EXERCISE INSTRUCTIONS - Reproduce exactly the lines of the material beneath, from the line that contains "What three.js and" to the line that contains "const castFacets = 32;", both included, and no other lines.

# START OF EXERCISE MATERIALS

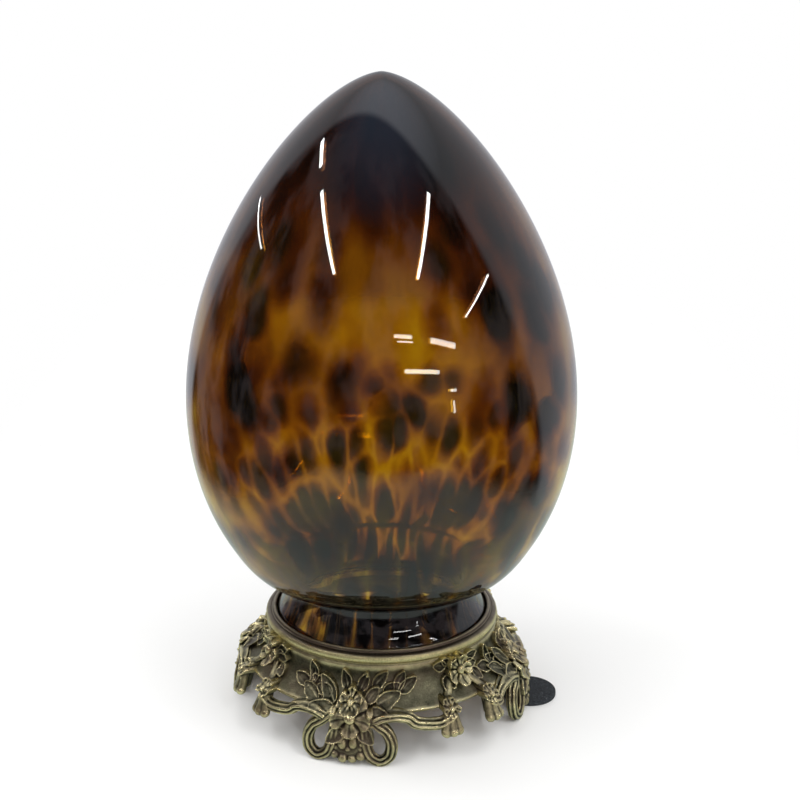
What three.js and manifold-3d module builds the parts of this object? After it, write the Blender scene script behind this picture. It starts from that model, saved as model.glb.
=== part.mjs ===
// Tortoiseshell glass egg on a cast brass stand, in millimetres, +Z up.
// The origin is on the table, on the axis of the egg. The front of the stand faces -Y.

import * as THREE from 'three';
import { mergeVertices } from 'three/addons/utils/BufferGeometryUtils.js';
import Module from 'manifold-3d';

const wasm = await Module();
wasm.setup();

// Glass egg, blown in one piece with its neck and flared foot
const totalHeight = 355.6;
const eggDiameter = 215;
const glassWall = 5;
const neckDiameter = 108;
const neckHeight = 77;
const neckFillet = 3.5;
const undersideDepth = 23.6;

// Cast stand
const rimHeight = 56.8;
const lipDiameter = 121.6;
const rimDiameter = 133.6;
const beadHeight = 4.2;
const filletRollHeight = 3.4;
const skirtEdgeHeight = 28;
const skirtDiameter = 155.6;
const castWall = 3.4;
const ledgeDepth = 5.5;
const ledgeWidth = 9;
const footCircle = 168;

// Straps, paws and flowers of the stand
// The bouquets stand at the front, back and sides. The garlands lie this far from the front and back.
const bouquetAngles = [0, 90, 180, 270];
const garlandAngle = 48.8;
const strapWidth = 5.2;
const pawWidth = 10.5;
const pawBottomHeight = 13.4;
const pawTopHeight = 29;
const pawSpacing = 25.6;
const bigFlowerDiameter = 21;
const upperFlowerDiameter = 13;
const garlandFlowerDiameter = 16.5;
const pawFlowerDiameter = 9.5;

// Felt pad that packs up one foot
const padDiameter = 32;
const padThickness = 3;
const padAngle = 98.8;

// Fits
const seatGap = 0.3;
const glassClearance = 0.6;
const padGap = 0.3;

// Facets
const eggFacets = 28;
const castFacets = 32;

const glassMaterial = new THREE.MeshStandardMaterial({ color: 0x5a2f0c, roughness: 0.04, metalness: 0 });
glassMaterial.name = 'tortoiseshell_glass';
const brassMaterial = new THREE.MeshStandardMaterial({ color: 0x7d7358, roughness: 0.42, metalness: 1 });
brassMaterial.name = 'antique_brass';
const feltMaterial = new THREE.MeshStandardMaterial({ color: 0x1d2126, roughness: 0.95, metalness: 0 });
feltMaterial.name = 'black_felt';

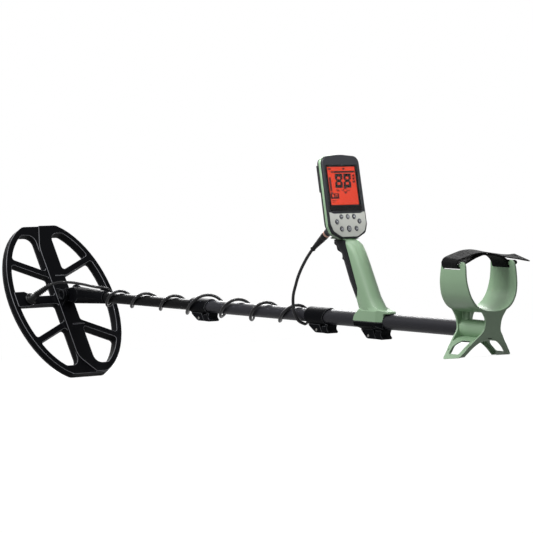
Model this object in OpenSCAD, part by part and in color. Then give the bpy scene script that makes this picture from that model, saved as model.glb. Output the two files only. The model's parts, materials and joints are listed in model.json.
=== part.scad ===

# END OF EXERCISE MATERIALS
# START OF EXERCISE MATERIALS

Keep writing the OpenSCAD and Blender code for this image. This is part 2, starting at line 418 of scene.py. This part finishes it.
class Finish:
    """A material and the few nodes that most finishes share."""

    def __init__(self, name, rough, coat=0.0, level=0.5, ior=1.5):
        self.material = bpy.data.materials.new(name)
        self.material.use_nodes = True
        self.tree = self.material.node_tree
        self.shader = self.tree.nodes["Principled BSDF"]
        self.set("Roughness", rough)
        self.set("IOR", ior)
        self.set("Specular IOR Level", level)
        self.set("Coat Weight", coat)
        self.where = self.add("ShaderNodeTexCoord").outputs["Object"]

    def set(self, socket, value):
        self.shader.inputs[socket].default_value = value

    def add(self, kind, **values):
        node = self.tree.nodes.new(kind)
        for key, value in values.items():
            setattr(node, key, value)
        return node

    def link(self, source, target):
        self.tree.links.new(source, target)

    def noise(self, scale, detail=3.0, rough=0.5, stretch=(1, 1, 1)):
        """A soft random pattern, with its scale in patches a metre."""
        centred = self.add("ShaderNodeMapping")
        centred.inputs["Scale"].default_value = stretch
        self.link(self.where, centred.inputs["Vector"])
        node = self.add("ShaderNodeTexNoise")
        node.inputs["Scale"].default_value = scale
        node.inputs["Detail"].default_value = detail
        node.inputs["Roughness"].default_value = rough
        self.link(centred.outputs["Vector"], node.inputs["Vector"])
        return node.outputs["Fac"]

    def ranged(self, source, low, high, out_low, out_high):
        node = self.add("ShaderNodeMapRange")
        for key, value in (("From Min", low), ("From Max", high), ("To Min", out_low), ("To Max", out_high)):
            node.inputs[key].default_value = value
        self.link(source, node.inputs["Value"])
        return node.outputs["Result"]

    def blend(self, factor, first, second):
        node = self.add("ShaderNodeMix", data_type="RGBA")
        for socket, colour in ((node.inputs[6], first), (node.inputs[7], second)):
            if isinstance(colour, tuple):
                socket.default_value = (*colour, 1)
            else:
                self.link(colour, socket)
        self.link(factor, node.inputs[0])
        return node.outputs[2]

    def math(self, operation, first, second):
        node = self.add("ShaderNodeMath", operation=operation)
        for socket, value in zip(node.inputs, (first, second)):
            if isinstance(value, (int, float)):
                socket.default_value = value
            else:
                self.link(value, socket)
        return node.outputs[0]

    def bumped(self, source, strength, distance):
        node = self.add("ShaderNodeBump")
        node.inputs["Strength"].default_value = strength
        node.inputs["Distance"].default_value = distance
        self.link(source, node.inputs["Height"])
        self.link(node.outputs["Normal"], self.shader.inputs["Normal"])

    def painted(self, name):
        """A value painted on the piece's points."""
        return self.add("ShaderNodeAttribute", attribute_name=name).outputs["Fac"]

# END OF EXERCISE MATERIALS

SOLUTION -
What three.js and manifold-3d module builds the parts of this object? After it, write the Blender scene script behind this picture. It starts from that model, saved as model.glb.
=== part.mjs ===
// Tortoiseshell glass egg on a cast brass stand, in millimetres, +Z up.
// The origin is on the table, on the axis of the egg. The front of the stand faces -Y.

import * as THREE from 'three';
import { mergeVertices } from 'three/addons/utils/BufferGeometryUtils.js';
import Module from 'manifold-3d';

const wasm = await Module();
wasm.setup();

// Glass egg, blown in one piece with its neck and flared foot
const totalHeight = 355.6;
const eggDiameter = 215;
const glassWall = 5;
const neckDiameter = 108;
const neckHeight = 77;
const neckFillet = 3.5;
const undersideDepth = 23.6;

// Cast stand
const rimHeight = 56.8;
const lipDiameter = 121.6;
const rimDiameter = 133.6;
const beadHeight = 4.2;
const filletRollHeight = 3.4;
const skirtEdgeHeight = 28;
const skirtDiameter = 155.6;
const castWall = 3.4;
const ledgeDepth = 5.5;
const ledgeWidth = 9;
const footCircle = 168;

// Straps, paws and flowers of the stand
// The bouquets stand at the front, back and sides. The garlands lie this far from the front and back.
const bouquetAngles = [0, 90, 180, 270];
const garlandAngle = 48.8;
const strapWidth = 5.2;
const pawWidth = 10.5;
const pawBottomHeight = 13.4;
const pawTopHeight = 29;
const pawSpacing = 25.6;
const bigFlowerDiameter = 21;
const upperFlowerDiameter = 13;
const garlandFlowerDiameter = 16.5;
const pawFlowerDiameter = 9.5;

// Felt pad that packs up one foot
const padDiameter = 32;
const padThickness = 3;
const padAngle = 98.8;

// Fits
const seatGap = 0.3;
const glassClearance = 0.6;
const padGap = 0.3;

// Facets
const eggFacets = 28;
const castFacets = 32;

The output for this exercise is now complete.